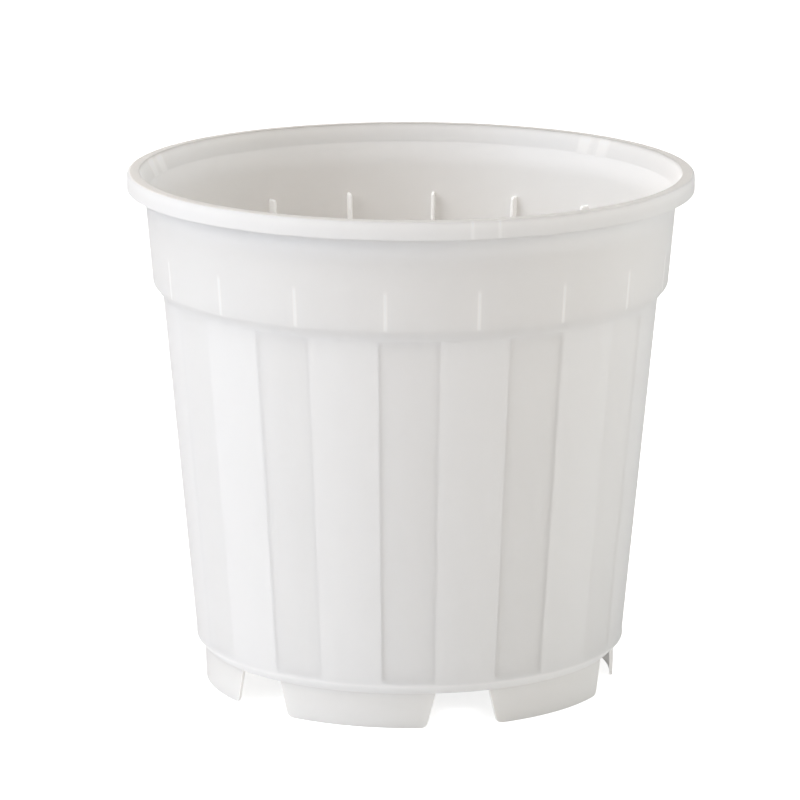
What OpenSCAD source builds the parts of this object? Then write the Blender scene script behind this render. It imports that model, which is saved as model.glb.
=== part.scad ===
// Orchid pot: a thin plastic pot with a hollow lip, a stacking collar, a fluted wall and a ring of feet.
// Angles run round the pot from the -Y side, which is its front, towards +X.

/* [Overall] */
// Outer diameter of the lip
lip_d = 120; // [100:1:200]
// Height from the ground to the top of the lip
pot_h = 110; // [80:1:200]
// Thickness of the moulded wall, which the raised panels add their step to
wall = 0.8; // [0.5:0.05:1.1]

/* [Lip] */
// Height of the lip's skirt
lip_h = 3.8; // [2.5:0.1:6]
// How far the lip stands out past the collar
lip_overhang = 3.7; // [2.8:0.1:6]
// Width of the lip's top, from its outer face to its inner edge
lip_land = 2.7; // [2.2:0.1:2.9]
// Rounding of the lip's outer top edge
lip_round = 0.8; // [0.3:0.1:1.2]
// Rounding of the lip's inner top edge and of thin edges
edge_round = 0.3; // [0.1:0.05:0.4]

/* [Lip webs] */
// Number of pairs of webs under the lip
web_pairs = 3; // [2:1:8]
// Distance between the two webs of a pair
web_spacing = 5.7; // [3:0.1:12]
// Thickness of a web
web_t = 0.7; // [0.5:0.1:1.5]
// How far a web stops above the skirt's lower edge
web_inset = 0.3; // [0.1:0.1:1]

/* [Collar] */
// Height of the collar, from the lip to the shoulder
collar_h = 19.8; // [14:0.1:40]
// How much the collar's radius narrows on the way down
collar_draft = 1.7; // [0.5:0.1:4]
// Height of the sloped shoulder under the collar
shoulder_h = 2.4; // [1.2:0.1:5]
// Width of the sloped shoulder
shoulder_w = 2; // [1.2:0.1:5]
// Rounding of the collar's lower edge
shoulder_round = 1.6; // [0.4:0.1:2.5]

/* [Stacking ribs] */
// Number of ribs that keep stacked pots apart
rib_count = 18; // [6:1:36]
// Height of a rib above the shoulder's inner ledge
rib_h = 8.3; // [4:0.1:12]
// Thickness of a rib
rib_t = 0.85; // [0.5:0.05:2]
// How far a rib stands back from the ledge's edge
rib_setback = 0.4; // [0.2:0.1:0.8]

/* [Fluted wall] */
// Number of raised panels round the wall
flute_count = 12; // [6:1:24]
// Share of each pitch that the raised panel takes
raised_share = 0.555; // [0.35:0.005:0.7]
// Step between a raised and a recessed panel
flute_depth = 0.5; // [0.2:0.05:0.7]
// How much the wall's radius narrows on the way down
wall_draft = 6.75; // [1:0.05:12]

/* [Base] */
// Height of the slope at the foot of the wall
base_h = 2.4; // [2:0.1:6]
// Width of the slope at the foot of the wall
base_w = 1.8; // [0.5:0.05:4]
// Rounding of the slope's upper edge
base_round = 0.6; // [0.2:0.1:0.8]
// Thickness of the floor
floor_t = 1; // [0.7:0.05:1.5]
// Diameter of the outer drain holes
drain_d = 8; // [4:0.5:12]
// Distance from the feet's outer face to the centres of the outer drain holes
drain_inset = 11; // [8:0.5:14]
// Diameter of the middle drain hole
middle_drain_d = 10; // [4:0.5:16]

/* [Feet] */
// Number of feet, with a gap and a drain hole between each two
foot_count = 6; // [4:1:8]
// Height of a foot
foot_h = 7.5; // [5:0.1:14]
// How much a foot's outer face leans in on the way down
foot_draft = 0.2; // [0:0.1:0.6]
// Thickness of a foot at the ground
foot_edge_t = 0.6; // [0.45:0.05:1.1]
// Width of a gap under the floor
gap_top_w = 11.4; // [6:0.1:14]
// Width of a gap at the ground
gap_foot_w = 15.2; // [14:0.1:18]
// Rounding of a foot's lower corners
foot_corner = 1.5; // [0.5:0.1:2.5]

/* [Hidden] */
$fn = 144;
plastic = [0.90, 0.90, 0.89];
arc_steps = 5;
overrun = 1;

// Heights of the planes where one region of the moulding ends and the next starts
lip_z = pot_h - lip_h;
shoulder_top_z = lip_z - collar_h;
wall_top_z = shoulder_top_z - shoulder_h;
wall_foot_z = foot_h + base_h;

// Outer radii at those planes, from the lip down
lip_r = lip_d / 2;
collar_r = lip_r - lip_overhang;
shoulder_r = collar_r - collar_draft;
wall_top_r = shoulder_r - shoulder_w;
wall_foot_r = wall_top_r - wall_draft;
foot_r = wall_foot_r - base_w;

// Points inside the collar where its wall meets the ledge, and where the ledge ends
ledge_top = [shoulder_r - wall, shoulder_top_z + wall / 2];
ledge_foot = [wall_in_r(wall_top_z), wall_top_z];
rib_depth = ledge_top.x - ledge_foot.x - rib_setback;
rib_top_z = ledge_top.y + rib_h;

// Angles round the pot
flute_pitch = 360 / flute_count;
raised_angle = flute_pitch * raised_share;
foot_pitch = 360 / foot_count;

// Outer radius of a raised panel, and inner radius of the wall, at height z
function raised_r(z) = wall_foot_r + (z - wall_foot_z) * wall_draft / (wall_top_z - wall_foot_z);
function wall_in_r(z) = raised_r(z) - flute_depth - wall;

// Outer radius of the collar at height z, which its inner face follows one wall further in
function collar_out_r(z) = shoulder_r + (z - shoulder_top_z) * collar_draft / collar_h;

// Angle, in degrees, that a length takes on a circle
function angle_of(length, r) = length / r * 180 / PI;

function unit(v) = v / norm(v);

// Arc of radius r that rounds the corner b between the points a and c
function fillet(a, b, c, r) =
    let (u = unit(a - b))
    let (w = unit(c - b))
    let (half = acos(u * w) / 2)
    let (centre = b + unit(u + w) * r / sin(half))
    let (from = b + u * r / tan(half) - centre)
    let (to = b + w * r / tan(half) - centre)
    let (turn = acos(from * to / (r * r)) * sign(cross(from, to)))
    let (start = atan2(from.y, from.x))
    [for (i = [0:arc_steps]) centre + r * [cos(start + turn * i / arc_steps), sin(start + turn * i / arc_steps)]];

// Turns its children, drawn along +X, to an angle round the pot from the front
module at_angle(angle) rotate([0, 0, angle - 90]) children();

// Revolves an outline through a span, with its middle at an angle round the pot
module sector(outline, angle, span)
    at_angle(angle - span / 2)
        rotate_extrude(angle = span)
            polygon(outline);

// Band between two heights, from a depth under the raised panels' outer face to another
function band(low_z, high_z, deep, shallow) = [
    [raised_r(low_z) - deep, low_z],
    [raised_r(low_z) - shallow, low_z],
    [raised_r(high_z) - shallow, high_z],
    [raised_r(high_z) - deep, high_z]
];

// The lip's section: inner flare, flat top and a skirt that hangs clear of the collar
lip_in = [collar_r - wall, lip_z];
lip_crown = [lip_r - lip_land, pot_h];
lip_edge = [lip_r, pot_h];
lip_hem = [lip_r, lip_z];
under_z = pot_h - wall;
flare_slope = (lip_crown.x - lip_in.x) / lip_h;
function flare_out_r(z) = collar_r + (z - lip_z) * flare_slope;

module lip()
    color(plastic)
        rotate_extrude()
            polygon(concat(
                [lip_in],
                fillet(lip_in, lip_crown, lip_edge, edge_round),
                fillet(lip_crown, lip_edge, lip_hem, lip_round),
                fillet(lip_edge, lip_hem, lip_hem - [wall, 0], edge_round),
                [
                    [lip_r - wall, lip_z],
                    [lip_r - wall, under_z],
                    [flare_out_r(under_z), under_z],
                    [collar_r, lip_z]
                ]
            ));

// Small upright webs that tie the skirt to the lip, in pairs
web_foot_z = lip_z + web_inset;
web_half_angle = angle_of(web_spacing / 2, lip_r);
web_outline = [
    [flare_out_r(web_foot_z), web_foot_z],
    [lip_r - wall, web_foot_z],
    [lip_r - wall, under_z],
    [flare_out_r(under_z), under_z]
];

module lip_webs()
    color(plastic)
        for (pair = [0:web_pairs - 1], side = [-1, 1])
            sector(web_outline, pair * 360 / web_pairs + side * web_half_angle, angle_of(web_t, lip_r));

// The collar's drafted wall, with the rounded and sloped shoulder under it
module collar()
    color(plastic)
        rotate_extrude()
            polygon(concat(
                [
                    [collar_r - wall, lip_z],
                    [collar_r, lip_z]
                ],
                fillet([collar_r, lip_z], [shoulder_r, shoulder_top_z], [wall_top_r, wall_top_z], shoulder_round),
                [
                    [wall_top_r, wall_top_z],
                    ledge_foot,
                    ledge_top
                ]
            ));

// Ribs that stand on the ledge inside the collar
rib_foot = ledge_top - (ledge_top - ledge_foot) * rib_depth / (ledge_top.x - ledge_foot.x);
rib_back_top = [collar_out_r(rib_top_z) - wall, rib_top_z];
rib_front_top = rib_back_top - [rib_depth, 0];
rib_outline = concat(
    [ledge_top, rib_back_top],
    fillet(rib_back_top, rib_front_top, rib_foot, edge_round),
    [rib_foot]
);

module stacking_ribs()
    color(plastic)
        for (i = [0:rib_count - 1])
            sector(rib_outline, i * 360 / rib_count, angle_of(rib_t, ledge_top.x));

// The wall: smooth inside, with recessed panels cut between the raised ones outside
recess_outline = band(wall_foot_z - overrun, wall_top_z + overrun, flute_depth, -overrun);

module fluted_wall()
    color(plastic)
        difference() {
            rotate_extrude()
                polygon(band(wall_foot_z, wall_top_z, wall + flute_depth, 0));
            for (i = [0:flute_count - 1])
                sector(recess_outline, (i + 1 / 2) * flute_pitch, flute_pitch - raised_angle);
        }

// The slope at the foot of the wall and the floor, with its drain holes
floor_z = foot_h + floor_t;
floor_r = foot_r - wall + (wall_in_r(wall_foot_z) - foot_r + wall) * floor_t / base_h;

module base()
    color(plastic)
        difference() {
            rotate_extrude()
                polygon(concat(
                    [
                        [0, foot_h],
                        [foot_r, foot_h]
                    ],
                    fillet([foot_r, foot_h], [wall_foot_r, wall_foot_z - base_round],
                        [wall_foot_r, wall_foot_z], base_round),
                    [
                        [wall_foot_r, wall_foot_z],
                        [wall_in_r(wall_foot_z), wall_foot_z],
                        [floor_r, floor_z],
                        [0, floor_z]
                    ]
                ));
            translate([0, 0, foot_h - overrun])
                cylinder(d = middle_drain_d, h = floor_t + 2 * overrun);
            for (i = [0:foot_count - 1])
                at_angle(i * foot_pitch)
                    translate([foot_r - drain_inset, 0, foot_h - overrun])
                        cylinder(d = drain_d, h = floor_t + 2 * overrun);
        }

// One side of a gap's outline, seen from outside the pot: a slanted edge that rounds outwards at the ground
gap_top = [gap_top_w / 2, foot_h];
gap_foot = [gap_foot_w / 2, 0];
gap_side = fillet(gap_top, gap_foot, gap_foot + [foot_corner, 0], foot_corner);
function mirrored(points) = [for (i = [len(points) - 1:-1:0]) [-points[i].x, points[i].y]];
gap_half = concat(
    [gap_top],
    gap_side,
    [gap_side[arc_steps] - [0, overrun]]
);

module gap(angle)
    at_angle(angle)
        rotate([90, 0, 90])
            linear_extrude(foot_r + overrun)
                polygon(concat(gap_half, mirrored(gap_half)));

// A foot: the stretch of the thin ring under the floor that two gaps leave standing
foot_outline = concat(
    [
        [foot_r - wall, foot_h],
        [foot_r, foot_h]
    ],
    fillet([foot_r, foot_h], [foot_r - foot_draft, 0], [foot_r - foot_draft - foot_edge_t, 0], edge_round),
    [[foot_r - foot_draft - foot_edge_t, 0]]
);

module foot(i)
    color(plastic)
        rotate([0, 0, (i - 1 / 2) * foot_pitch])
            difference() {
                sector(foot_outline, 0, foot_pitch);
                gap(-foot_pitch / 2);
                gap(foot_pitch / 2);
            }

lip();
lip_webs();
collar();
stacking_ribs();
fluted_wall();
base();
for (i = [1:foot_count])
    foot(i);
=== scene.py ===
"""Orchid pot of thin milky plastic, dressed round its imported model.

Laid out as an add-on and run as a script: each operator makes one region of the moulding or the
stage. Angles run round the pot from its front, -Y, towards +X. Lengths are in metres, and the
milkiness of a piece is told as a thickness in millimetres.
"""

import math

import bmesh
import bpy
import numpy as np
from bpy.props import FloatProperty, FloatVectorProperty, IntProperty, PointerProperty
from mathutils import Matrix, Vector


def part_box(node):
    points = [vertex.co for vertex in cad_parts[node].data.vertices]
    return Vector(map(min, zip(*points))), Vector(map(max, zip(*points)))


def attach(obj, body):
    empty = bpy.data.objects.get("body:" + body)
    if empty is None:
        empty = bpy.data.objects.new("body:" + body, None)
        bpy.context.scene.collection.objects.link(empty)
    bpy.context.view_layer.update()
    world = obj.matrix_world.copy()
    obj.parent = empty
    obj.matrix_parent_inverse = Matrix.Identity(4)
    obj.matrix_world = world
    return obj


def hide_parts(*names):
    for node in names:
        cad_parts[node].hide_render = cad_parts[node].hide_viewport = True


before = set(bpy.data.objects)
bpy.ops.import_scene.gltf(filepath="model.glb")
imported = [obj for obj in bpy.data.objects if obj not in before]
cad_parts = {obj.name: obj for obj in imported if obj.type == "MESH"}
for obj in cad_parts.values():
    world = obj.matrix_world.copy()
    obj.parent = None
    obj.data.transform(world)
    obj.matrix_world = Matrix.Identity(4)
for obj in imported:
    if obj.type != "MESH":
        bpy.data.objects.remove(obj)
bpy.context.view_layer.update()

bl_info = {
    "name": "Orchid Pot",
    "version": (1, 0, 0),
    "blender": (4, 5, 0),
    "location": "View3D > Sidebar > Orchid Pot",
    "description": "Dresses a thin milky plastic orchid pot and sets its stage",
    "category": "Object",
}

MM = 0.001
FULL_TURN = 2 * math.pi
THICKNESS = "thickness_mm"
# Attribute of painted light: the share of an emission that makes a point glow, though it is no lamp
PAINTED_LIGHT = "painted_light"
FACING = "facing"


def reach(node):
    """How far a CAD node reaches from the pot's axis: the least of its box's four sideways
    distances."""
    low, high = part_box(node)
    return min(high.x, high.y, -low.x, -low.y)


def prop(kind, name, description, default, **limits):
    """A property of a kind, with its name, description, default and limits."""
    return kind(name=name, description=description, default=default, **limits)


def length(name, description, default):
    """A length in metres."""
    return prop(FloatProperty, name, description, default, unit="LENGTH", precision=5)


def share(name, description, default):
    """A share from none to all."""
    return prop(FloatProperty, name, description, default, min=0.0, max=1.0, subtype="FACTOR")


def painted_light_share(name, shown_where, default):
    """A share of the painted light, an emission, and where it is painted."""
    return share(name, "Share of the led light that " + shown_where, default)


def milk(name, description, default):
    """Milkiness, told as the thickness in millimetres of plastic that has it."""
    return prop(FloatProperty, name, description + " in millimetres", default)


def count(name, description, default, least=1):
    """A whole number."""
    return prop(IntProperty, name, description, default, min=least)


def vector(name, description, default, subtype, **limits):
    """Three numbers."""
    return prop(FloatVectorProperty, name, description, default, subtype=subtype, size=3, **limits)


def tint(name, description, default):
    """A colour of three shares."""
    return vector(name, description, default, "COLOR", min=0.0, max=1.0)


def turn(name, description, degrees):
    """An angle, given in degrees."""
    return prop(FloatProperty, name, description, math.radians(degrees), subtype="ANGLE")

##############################

Stated problem:
Only the lines from the start of the data to the line holding "edge_round = 0.3; // [0.1:0.05:0.4]" are wanted; return them exactly, both ends included.

Written answer:
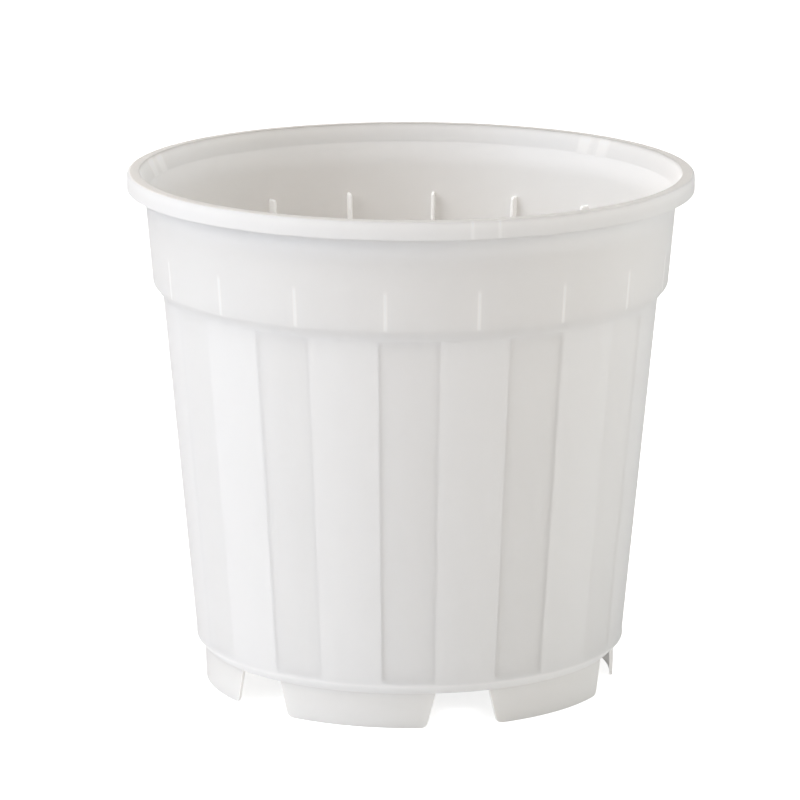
What OpenSCAD source builds the parts of this object? Then write the Blender scene script behind this render. It imports that model, which is saved as model.glb.
=== part.scad ===
// Orchid pot: a thin plastic pot with a hollow lip, a stacking collar, a fluted wall and a ring of feet.
// Angles run round the pot from the -Y side, which is its front, towards +X.

/* [Overall] */
// Outer diameter of the lip
lip_d = 120; // [100:1:200]
// Height from the ground to the top of the lip
pot_h = 110; // [80:1:200]
// Thickness of the moulded wall, which the raised panels add their step to
wall = 0.8; // [0.5:0.05:1.1]

/* [Lip] */
// Height of the lip's skirt
lip_h = 3.8; // [2.5:0.1:6]
// How far the lip stands out past the collar
lip_overhang = 3.7; // [2.8:0.1:6]
// Width of the lip's top, from its outer face to its inner edge
lip_land = 2.7; // [2.2:0.1:2.9]
// Rounding of the lip's outer top edge
lip_round = 0.8; // [0.3:0.1:1.2]
// Rounding of the lip's inner top edge and of thin edges
edge_round = 0.3; // [0.1:0.05:0.4]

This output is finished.